Зомерлюст грустно рассмеялся:
— Им нечего было бояться Эстер.
— Их трагедия состояла в том, что они этого не поняли.
— Она была всему верна. Верна себе, своему мужу, делу, в которое верила. Ее больше нет. Вы никогда не узнаете, какой она была.
— Пожалуй, я пойду, — сказал Ван дер Вальк.
— Обращайтесь к адвокату… по поводу Рут. Я дал вам слово. И сдержу его. Если я что-то сказал, это твердо.
— Я знаю.
У него не было времени позвонить, и дома его никто не ждал.
— Сварю яйцо всмятку, — решила Арлетт, которая была так рада его возвращению, что не рассердилась на то, что он ее не предупредил.
Рут старательно делала уроки за письменным столом. Ее лицо просветлело, когда она увидела его, и он был тронут. Это все, что оставила после себя Эстер, — и он попытается вернуть часть ее верности.
На кухне, переобуваясь, он коротко рассказал обо всем Арлетт. Она тихо заплакала, стоя перед плитой и повернувшись к нему спиной. Слезы капали в воду, в которой варилось яйцо. Он нежно поцеловал жену.
— Ну вот, теперь тебе не придется солить эту воду.
Морщась от боли, он надел шлепанцы. На него навалилась страшная усталость. Хромая, он вернулся в гостиную. Надо было дать Арлетт возможность побыть немного одной.

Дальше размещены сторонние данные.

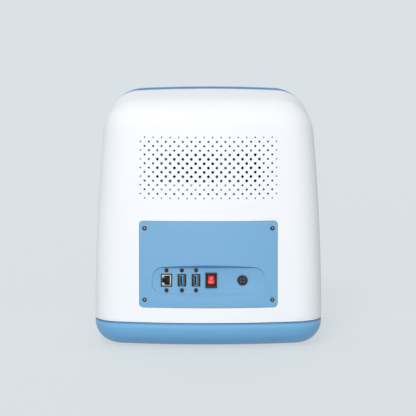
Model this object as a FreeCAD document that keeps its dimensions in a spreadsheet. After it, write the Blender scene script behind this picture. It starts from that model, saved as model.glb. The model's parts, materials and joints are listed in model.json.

— Я учу наизусть стихотворение, — сказала Рут. — Это на завтра.
— Ты уже выучила его?
— Почти.
— Давай его мне, и я тебя проверю.
— Проверь меня, проверь, — хихикнула Рут.
Стихи были аккуратно написаны, а страница ярко разрисована яблоневыми деревьями. Четыре грамматические ошибки были исправлены красными чернилами. Стояла оценка шесть с плюсом из возможных десяти.
— «Больная осень». Гийом Аполлинер, — объявила Рут торжественно. — Это очень хорошие стихи.
— Это очень хорошие стихи.
Больная, прекрасная осень.
Ты умрешь, когда ветры засвищут средь сосен…
— начала Рут.
Ван дер Вальк слушал ее голос, звучавший словно издалека.
— Пока все прекрасно. Вторую строфу, пожалуйста.
Рут окрепшим голосом уверенно продолжала декламировать и вдруг запнулась.
…В небе, высоко,
Ястребы кружат…
И на русалок…
А, да.
И на русалок, никогда не любивших,
Глупеньких, зеленооких…
— «И на русалок, никогда не любивших, глупеньких, зеленооких…» — Он на мгновение забыл, где находится… — Прости, последнюю строфу.
Устремлен их пронзительный взгляд.
В рощах далеких
Олени трубят.
О, как я люблю голоса твои, осень,
И ветер, и желтые листья кругом.
И лес, что убор свой торжественно сбросил,
Роняя слезы — листок за листком {18} .
— Мне нравятся эти стихи.
— По-моему, — рассудительно заметил Ван дер Вальк, — ты вполне заработала свой шестипенсовик.
— Ты забыл моего копченого гуся? — вдруг перебила его Арлетт.
Послесловие
Из высказываний самого Н. Фрилинга:
«Я верю в то, что беллетристика должна быть развлечением для обычного непредвзятого читателя. В данном контексте пометка «детектив» имеет особую ценность, ибо указывает потенциальному читателю на то, что перед ним книга, которая может доставить ему удовольствие.
Причисление к разряду «авторов детективов» всегда казалось мне слишком неопределенным и вызывало у меня чувство протеста. Я лично вижу лишь одно существенное различие между тем или иным типом беллетристики: книги, которые «проглатываешь», а затем выбрасываешь подобно коробке из-под хрустящей кукурузы, и такие, которые оставляешь и хранишь с надеждой когда-нибудь перечитать заново. Если хотя бы одной из моих книг повезло оказаться в числе тех, которые не выбрасывают после первого прочтения, я считал бы себя счастливым человеком, ибо именно в этом и состоит моя цель.
Занимаясь написанием «серийных» произведений, я пытался избежать чисто механического повторения стереотипа. Если я замечаю, что та или иная серия изживает себя, то просто прекращаю ее.